Still, consider me educated. I saw "Kindergarten Cop" and I missed all the major themes Lois Leveen picked up on. I simply took it as a weird mashup of genre films. Where an Arnold action movie filled with his signature wisecracking ultraviolence was welded to a wacky family comedy with awkward results. And at the end, he learns a lesson, turns in his badge and decides to become a teacher. Roll credits. 

But I completely whiffed on the larger themes of "criminalizing children" and kindergartners being led away in handcuffs en masse as a result of this 30 year old film. And that's on me. I guess during that time in Arnold's career, I was more focused on the plight of single mothers being hunted by killer cyborgs, mercenaries committing violence against invisible aliens in the rainforest, the government turning our justice system into a deadly game show and evil corporations exploiting the natural resources of Mars to worry about the problem that was right in front of us. Consider me educated. And I appreciate Lois for saving all those schoolchildren from the trauma of Schwarzenegger's Officer John Kimble exchanging zany one-liners with a bunch of adorable waifs. 

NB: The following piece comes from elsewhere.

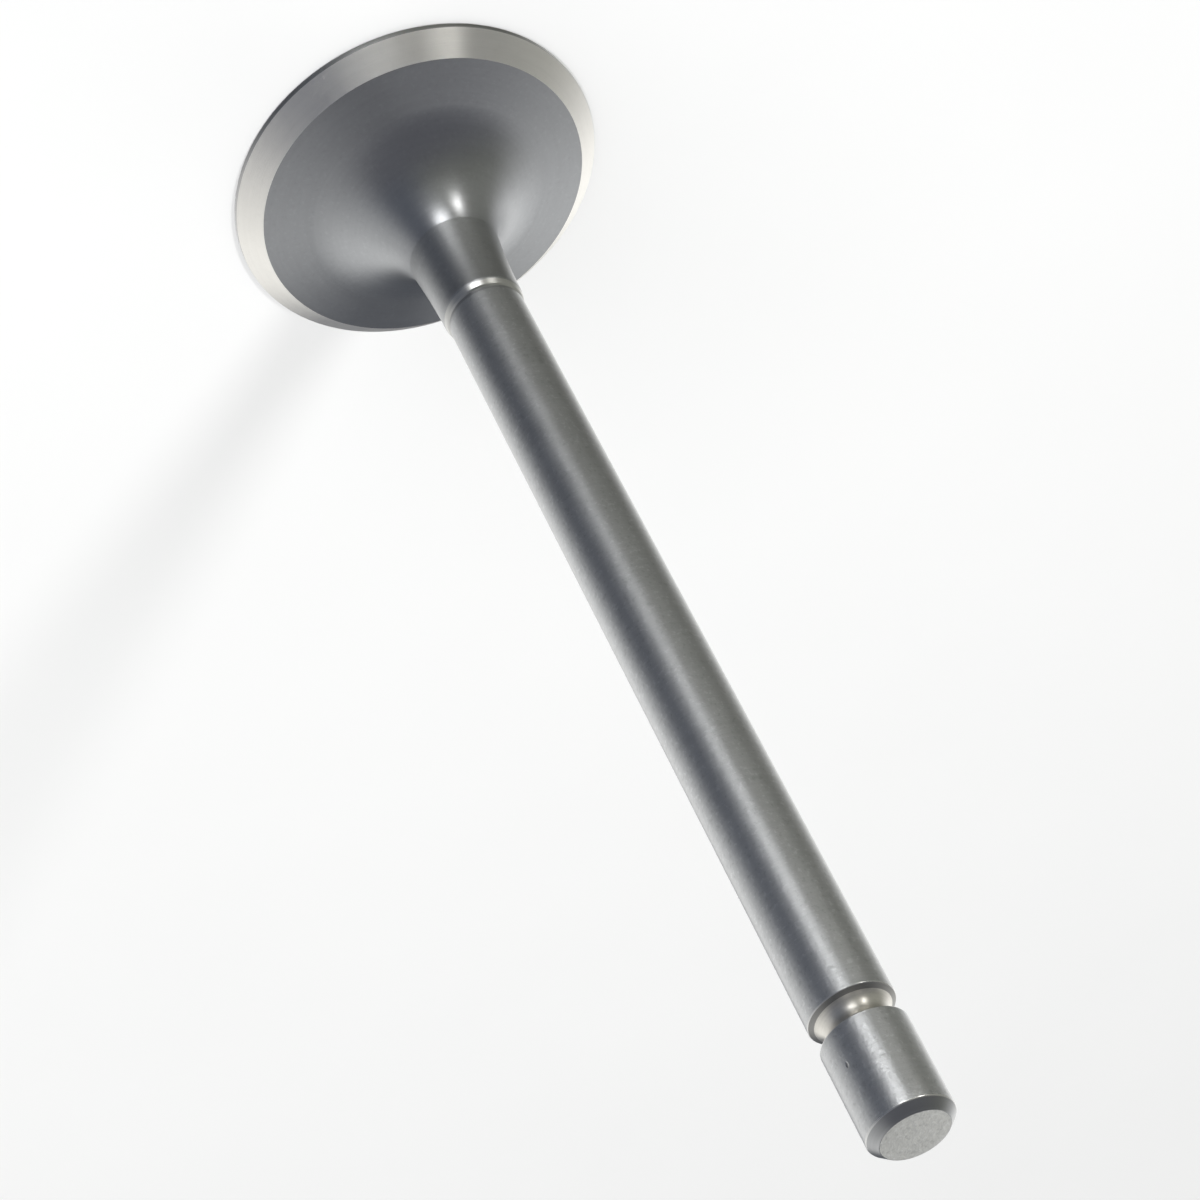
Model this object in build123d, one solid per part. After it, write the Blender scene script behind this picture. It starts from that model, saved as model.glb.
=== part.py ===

Fortunately, the NWFC changed the film to suit Lois Leveen's demands. And unfortunately, got exactly the response you'd expect any time you capitulate to the Lois Leveens of the world. 

Source - Leveen reacted to the statement with disdain and said the NWFC should have admitted to making a blunder and apologized for it.

"I think what you meant to type was, 'Yes, we made a grave error in not realizing the implicit racism in that programming decision. We apologize and are rethinking who makes our programming decisions hereafter,'" she tweeted. "How deep a white normativity hole will @nwfilmcenter keep digging?"